### Data shown

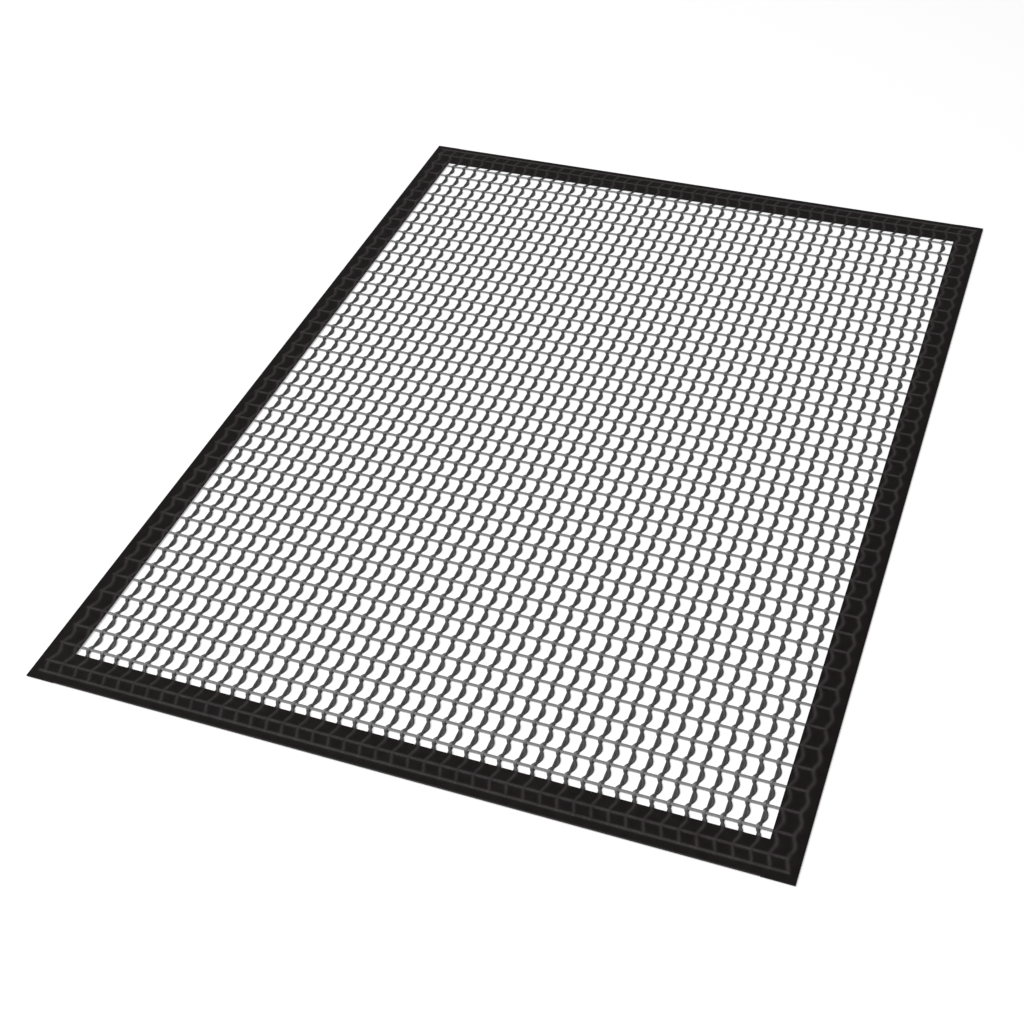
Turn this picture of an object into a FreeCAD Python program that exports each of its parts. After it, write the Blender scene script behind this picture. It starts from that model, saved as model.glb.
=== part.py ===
import FreeCAD, Part
import math
import os

import Sketcher

# Open-mesh mat: a leno-woven net of coated glass yarns, held all round by four folded border tapes.
# Frame: X to the right, Y to the back, Z up. The origin is the middle of the mat's underside.
# From below, the yarns lie in three layers: ground warps, then wefts, then crossing warps.

# Driving dimensions in millimetres: alias, value, meaning.
DRIVING = [
    ("mat_width", "300", "left edge to right edge"),
    ("mat_length", "420", "front edge to back edge"),
    ("side_border", "12.5", "width of the left and right tapes on each face"),
    ("end_border", "15.7", "width of the front and back tapes on each face"),
    ("tape_thickness", "0.15", "one leaf of border tape"),
    ("film_thickness", "0.05", "bond film between a tape leaf and the yarns"),
    ("film_inset", "0.5", "bond film kept back from the edges of the tape"),
    ("film_clearance", "0.1", "bond film kept back from the ends of the yarns"),
    ("warp_pitch", "6.337", "one warp pair to the next"),
    ("weft_pitch", "9.79", "one weft to the next, on average"),
    ("weft_drift", "0.92", "wefts off even spacing, back in one half and forward in the other"),
    ("weft_lag", "0.49", "wefts off even spacing, all back, most in the middle"),
    ("ground_width", "0.95", "straight warp, across"),
    ("ground_thickness", "0.3", "straight warp, top to bottom"),
    ("ground_offset", "0.17", "straight warp, right of its pair's centre line"),
    ("crossing_width", "0.9", "crossing warp, across"),
    ("crossing_thickness", "0.25", "crossing warp, top to bottom"),
    ("crossing_swing", "1.125", "crossing warp, to each side of its pair's centre line"),
    ("weft_width", "1.1", "weft, across"),
    ("weft_thickness", "0.3", "weft, top to bottom"),
    ("weft_tail", "1.6", "weft past the centre line of the outermost pair"),
    ("end_pick_gap", "5.455", "outermost weft to the end pick beside it"),
    ("warp_tail", "1", "warp past the end pick"),
    ("side_gap", "3", "least width outside the outermost pair's centre line"),
    ("end_gap", "2.5", "least width outside an end pick"),
    ("net_shift_x", "-0.265", "middle of the net from the middle of the mat, across"),
    ("net_shift_y", "0.35", "middle of the net from the middle of the mat, along"),
]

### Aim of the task
Please reproduce exactly the lines above, beginning with the first and ending with the line that contains "# From below, the", and include nothing outside that range.

### Result
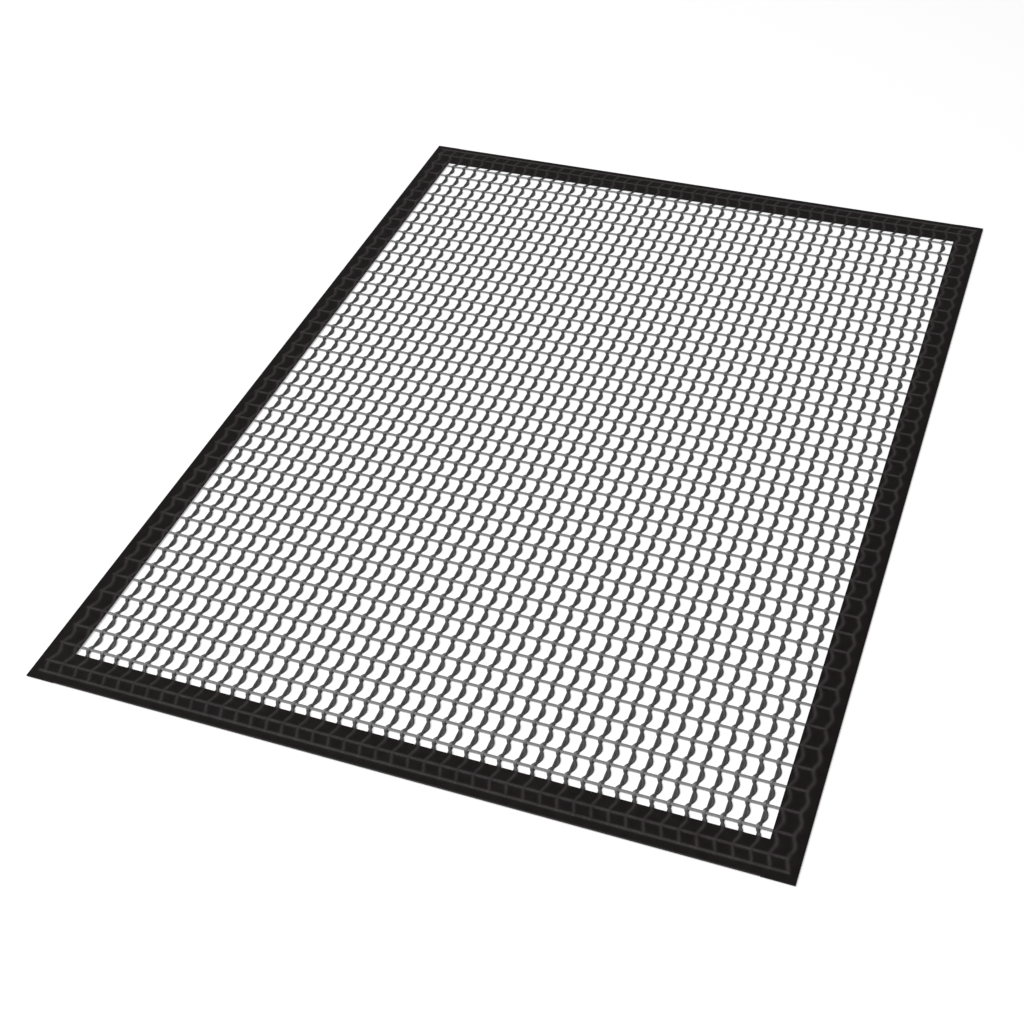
Turn this picture of an object into a FreeCAD Python program that exports each of its parts. After it, write the Blender scene script behind this picture. It starts from that model, saved as model.glb.
=== part.py ===
import FreeCAD, Part
import math
import os

import Sketcher

# Open-mesh mat: a leno-woven net of coated glass yarns, held all round by four folded border tapes.
# Frame: X to the right, Y to the back, Z up. The origin is the middle of the mat's underside.
# From below, the yarns lie in three layers: ground warps, then wefts, then crossing warps.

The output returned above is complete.